Parts and joints as JSON
★ ★ ★ ★
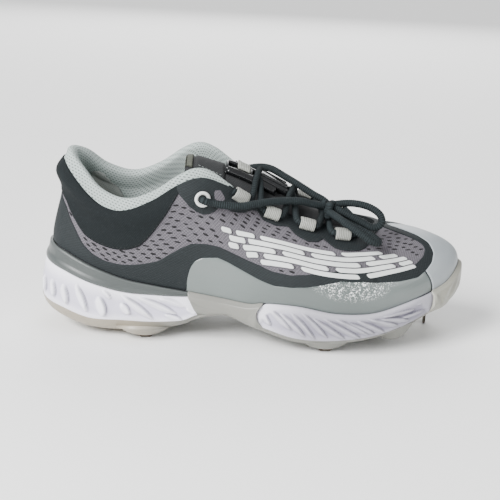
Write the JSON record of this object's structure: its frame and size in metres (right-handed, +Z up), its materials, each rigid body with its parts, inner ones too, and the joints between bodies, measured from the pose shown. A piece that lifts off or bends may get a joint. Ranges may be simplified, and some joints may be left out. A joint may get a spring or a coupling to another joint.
{
  "type": "baseball cleat",
  "caption": "Low baseball cleat for the right foot: mesh upper with panels, padded collar, foam midsole, moulded plate with steel blades, laced through webbing loops.",
  "frame": {"origin": "on the ground plane under the middle of the shoe's box, the tied lace left aside", "axes": "+X from heel to toe, +Y to the inner (medial) side of this right shoe, +Z up from the stud tips"},
  "size_m": [0.3036, 0.1164, 0.1268],
  "materials": {
    "mesh": "knitted mesh",
    "foam": "moulded foam",
    "rand": "satin",
    "lining": "felted",
    "plate": "satin moulding",
    "steel": "worn brown",
    "cap": "satin film",
    "dark_panel": "matt",
    "film": "glossy film",
    "tongue": "matt",
    "olive_webbing": "ribbed",
    "guide": "glossy",
    "lace": "ribbed cord",
    "webbing": "ribbed tape",
    "ring": "satin"
  },
  "bodies": {
    "root": {"upper": "mesh", "midsole": "foam", "heel_rand": "rand", "insole": "lining", "outsole": "plate", "blade_heel_lateral": "steel", "blade_heel_medial": "steel", "blade_heel_back": "steel", "blade_ball_lateral": "steel", "blade_ball_medial": "steel", "blade_ball_middle": "steel", "blade_toe_medial": "steel", "toe_cap": "cap", "heel_counter": "dark_panel", "collar_panel": "dark_panel", "side_film_lateral": "film", "side_film_medial": "film", "eyestay_lateral": "dark_panel", "eyestay_medial": "dark_panel", "tongue": "tongue", "tongue_webbing": "olive_webbing", "lace_guide": "guide", "lace_loop_lateral_1": "webbing", "lace_loop_medial_1": "webbing", "lace_loop_lateral_2": "webbing", "lace_loop_medial_2": "webbing", "lace_loop_lateral_3": "webbing", "lace_loop_medial_3": "webbing", "lace_loop_lateral_4": "webbing", "lace_loop_medial_4": "webbing", "eyelet_lateral": "ring", "eyelet_medial": "ring", "lace_crossings": "lace", "lace_strand_lateral": "lace", "lace_strand_medial": "lace", "lace_bow_open": "lace", "lace_bow_narrow": "lace", "lace_knot": "lace"}
  },
  "joints": []
}
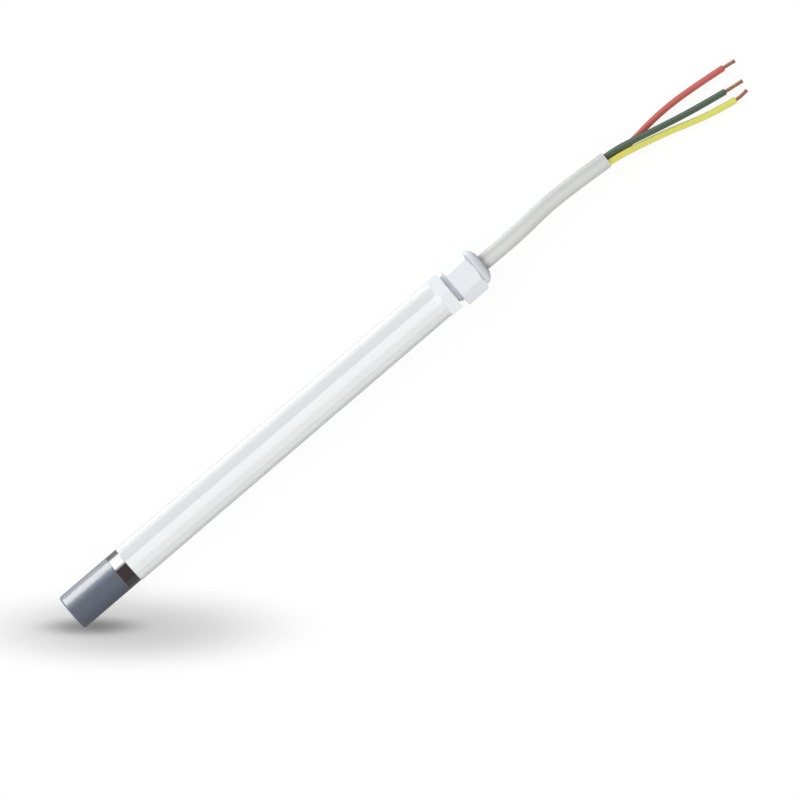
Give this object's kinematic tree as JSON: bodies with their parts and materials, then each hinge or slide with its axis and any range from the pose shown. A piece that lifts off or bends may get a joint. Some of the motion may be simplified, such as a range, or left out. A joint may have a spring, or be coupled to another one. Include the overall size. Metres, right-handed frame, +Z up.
{
  "type": "pipe temperature and humidity probe",
  "caption": "Round white pipe probe for temperature and humidity, with a sintered filter cap on a plated ring, a hexagonal cable gland and a short grey lead with bared cores.",
  "frame": {"origin": "on the table, under the middle of the stem: the stem's middle along X, its axis in Y, and the level of the two hexagon corners that it lies on", "axes": "+X along the stem from the filter tip to the gland and the lead, +Z up from the table, +Y to the left seen from the filter tip towards the lead"},
  "size_m": [0.317, 0.0239, 0.0172],
  "materials": {
    "sintered_steel": "sintered, fine even grain, satin",
    "plated_brass": "bright chrome plate",
    "white_plastic": "moulded and extruded, glossy white",
    "black_rubber": "smooth",
    "plug_plastic": "moulded",
    "potting_resin": "poured",
    "board_laminate": "solder mask over glass laminate",
    "sensor_body": "moulded",
    "chip_ceramic": "fired",
    "component_plastic": "moulded",
    "capacitor_can": "drawn can",
    "terminal_plastic": "moulded",
    "plated_contact": "tin plate",
    "jacket_grey": "extruded, satin",
    "core_red": "extruded",
    "core_green": "extruded",
    "core_yellow": "extruded",
    "bare_copper": "twisted bare copper strands"
  },
  "bodies": {
    "probe": {"probe_tube": "white_plastic", "gland_body": "white_plastic", "front_gasket": "black_rubber", "plug_seal": "black_rubber", "gland_o_ring": "black_rubber", "gland_seal": "black_rubber", "sensor_plug": "plug_plastic", "board_saddle_front": "plug_plastic", "board_saddle_rear": "plug_plastic", "potting": "potting_resin", "sensor_board": "board_laminate", "main_board": "board_laminate", "humidity_element": "sensor_body", "temperature_element": "chip_ceramic", "chip_components": "chip_ceramic", "board_socket": "component_plastic", "signal_amplifier": "component_plastic", "processor": "component_plastic", "power_inductor": "component_plastic", "voltage_regulator": "component_plastic", "buffer_capacitors": "capacitor_can", "terminal_block": "terminal_plastic", "socket_contacts": "plated_contact", "terminal_screws": "plated_contact", "cable_jacket": "jacket_grey", "inner_wire_red": "core_red", "core_red": "core_red", "inner_wire_green": "core_green", "core_green": "core_green", "inner_wire_yellow": "core_yellow", "core_yellow": "core_yellow", "strands_red": "bare_copper", "strands_green": "bare_copper", "strands_yellow": "bare_copper"},
    "filter_cap": {"filter_cup": "sintered_steel", "filter_ring": "plated_brass"},
    "gland_nut": {"gland_nut": "white_plastic"}
  },
  "joints": [
    {"name": "filter_cap_pull", "type": "slide", "parent": "probe", "child": "filter_cap", "axis": [-1, 0, 0], "range_m": [0, 0.045]},
    {"name": "gland_nut_turn", "type": "hinge", "parent": "probe", "child": "gland_nut", "pos_m": [0.0908, 0, 0.00861], "axis": [1, 0, 0], "range_deg": [-360, 1080]}
  ]
}
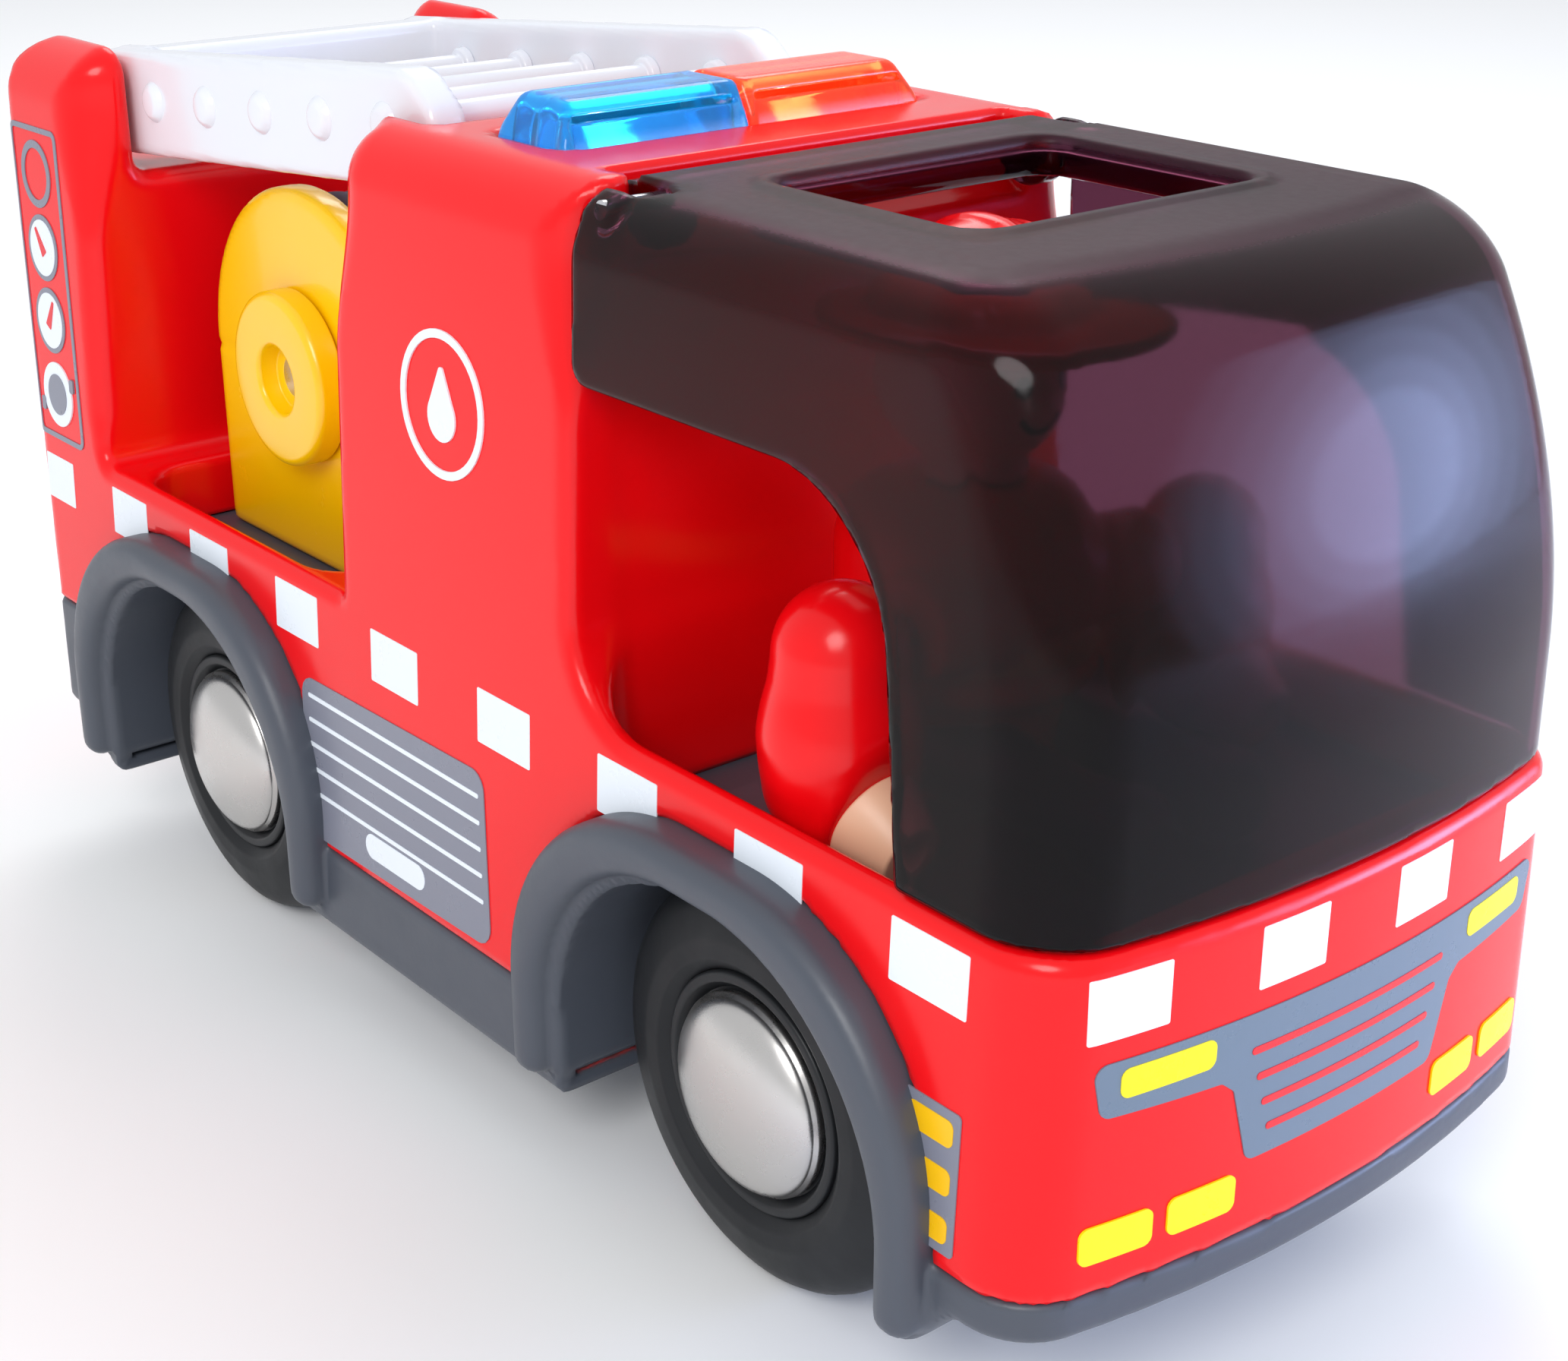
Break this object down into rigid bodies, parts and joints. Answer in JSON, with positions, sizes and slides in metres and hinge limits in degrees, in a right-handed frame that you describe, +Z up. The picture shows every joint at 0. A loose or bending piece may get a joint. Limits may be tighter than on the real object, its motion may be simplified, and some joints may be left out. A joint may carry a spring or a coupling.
{
  "type": "push-along toy fire truck",
  "caption": "Push-along toy fire truck with hinged tinted cab canopy, push-button light bar, raising ladder, turning hose reel and posable driver.",
  "frame": {"origin": "centre of the bounding box on the ground plane under the tyres", "axes": "+X forward along the truck, +Y to the truck's left, +Z up"},
  "size_m": [0.239, 0.098, 0.1355],
  "materials": {
    "red_plastic": "gloss",
    "grey_plastic": "satin",
    "black_tyre": "satin",
    "black_plastic": "satin",
    "silver_cap": "satin metal",
    "steel": "bright",
    "tinted_plastic": "smoky translucent",
    "blue_lens": "translucent",
    "red_lens": "translucent",
    "white_plastic": "gloss",
    "yellow_plastic": "gloss",
    "hose_rope": "woven",
    "skin": "satin",
    "navy_plastic": "satin",
    "yellow_trim": "satin",
    "circuit_green": "solder mask",
    "battery_wrap": "gloss"
  },
  "bodies": {
    "truck": {"body_shell": "red_plastic", "chassis": "grey_plastic", "bay_floor": "grey_plastic", "cab_floor": "grey_plastic", "battery_door": "grey_plastic", "chassis_screws": "steel", "canopy_pins": "steel", "light_board": "circuit_green", "light_lamps": "white_plastic", "main_board": "circuit_green", "siren_switch": "black_plastic", "speaker": "black_plastic", "battery_box": "grey_plastic", "battery_right": "battery_wrap", "battery_left": "battery_wrap", "battery_contacts": "steel", "button_spring": "steel", "ladder_pins": "steel", "reel_cheek_right": "yellow_plastic", "reel_cheek_left": "yellow_plastic", "driver_torso": "red_plastic", "driver_jacket_band": "yellow_trim", "driver_legs": "navy_plastic", "driver_shoulder_pin": "steel"},
    "front_wheels": {"tyre_front_right": "black_tyre", "tyre_front_left": "black_tyre", "core_front_right": "black_plastic", "core_front_left": "black_plastic", "hub_cap_front_right": "silver_cap", "hub_cap_front_left": "silver_cap", "front_axle": "steel"},
    "rear_wheels": {"tyre_rear_right": "black_tyre", "tyre_rear_left": "black_tyre", "core_rear_right": "black_plastic", "core_rear_left": "black_plastic", "hub_cap_rear_right": "silver_cap", "hub_cap_rear_left": "silver_cap", "rear_axle": "steel"},
    "canopy": {"canopy": "tinted_plastic"},
    "light_bar": {"light_base": "white_plastic", "lens_blue": "blue_lens", "lens_red": "red_lens"},
    "ladder": {"ladder_frame": "white_plastic", "ladder_rungs": "white_plastic"},
    "reel": {"reel_drum": "yellow_plastic", "reel_hose": "hose_rope", "reel_shaft": "steel", "reel_knob_right": "yellow_plastic", "reel_knob_left": "yellow_plastic"},
    "driver_head": {"driver_head": "skin", "driver_helmet": "red_plastic"},
    "arm_right": {"driver_arm_right": "red_plastic", "driver_hand_right": "skin"},
    "arm_left": {"driver_arm_left": "red_plastic", "driver_hand_left": "skin"}
  },
  "joints": [
    {"name": "front_axle_spin", "type": "hinge", "parent": "truck", "child": "front_wheels", "pos_m": [0.0636, 0, 0.0265], "axis": [0, 1, 0], "continuous": true},
    {"name": "rear_axle_spin", "type": "hinge", "parent": "truck", "child": "rear_wheels", "pos_m": [-0.0636, 0, 0.0265], "axis": [0, 1, 0], "continuous": true},
    {"name": "canopy_hinge", "type": "hinge", "parent": "truck", "child": "canopy", "pos_m": [0.0369, 0, 0.1272], "axis": [0, -1, 0], "range_deg": [0, 65]},
    {"name": "light_button", "type": "slide", "parent": "truck", "child": "light_bar", "axis": [0, 0, -1], "range_m": [0, 0.002], "stiffness_N_per_m": 600, "springref_m": -0.001, "deforming": ["button_spring"]},
    {"name": "ladder_raise", "type": "hinge", "parent": "truck", "child": "ladder", "pos_m": [-0.105, 0, 0.1202], "axis": [0, -1, 0], "range_deg": [0, 70]},
    {"name": "reel_spin", "type": "hinge", "parent": "truck", "child": "reel", "pos_m": [-0.0558, 0, 0.0864], "axis": [0, 1, 0], "continuous": true},
    {"name": "head_turn", "type": "hinge", "parent": "truck", "child": "driver_head", "pos_m": [0.0585, 0, 0.1], "axis": [0, 0, 1], "range_deg": [-60, 60]},
    {"name": "shoulder_right", "type": "hinge", "parent": "truck", "child": "arm_right", "pos_m": [0.0686, -0.0295, 0.0824], "axis": [0, -1, 0], "range_deg": [0, 60]},
    {"name": "shoulder_left", "type": "hinge", "parent": "truck", "child": "arm_left", "pos_m": [0.0686, 0.0295, 0.0824], "axis": [0, -1, 0], "range_deg": [0, 60]}
  ]
}
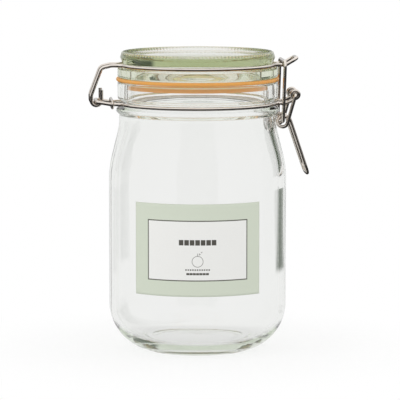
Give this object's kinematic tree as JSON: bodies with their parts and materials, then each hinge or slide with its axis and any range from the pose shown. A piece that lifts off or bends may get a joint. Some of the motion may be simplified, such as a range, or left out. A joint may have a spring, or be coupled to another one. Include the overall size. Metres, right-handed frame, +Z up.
{
  "type": "preserving jar",
  "caption": "Clear glass preserving jar with a hinged glass lid, a rubber seal and an over-centre wire latch, with a plain paper label.",
  "frame": {"origin": "centre of the underside of the foot, on the jar's own axis", "axes": "+Z up along the jar's axis, +X towards the latch, -X towards the hinge; both pivots run along Y"},
  "size_m": [0.1314, 0.1062, 0.1786],
  "materials": {
    "glass": "clear glass with a faint green tint",
    "seal": "orange rubber",
    "wire": "bright drawn steel wire",
    "paper": "matt paper, sage green border round a white panel"
  },
  "bodies": {
    "jar": {"jar_body": "glass", "label": "paper", "neck_wire": "wire", "collar": "wire"},
    "cover": {"lid": "glass", "gasket": "seal", "lid_wire": "wire"},
    "lever": {"lever_wire": "wire"},
    "link": {"link_wire": "wire"}
  },
  "joints": [
    {"name": "lid_hinge", "type": "hinge", "parent": "jar", "child": "cover", "pos_m": [-0.0608, 0, 0.1494], "axis": [0, -1, 0], "range_deg": [0, 100]},
    {"name": "lever_pivot", "type": "hinge", "parent": "jar", "child": "lever", "pos_m": [0.0575, 0, 0.153], "axis": [0, -1, 0], "range_deg": [0, 115], "deforming": ["link_wire"]},
    {"name": "link_pivot", "type": "hinge", "parent": "lever", "child": "link", "pos_m": [0.0498, 0, 0.1376], "axis": [0, -1, 0], "range_deg": [-157, 0]}
  ],
  "couplings": [
    {"joint": "link_pivot", "follows": "lever_pivot", "ratio": -1.36}
  ]
}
★ ★ ★ ★
EXERCISE REQUIREMENTS – Which lines contain "rigid"? Show each of them.

WRITTEN RESPONSE –
Write the JSON record of this object's structure: its frame and size in metres (right-handed, +Z up), its materials, each rigid body with its parts, inner ones too, and the joints between bodies, measured from the pose shown. A piece that lifts off or bends may get a joint. Ranges may be simplified, and some joints may be left out. A joint may get a spring or a coupling to another joint.
Break this object down into rigid bodies, parts and joints. Answer in JSON, with positions, sizes and slides in metres and hinge limits in degrees, in a right-handed frame that you describe, +Z up. The picture shows every joint at 0. A loose or bending piece may get a joint. Limits may be tighter than on the real object, its motion may be simplified, and some joints may be left out. A joint may carry a spring or a coupling.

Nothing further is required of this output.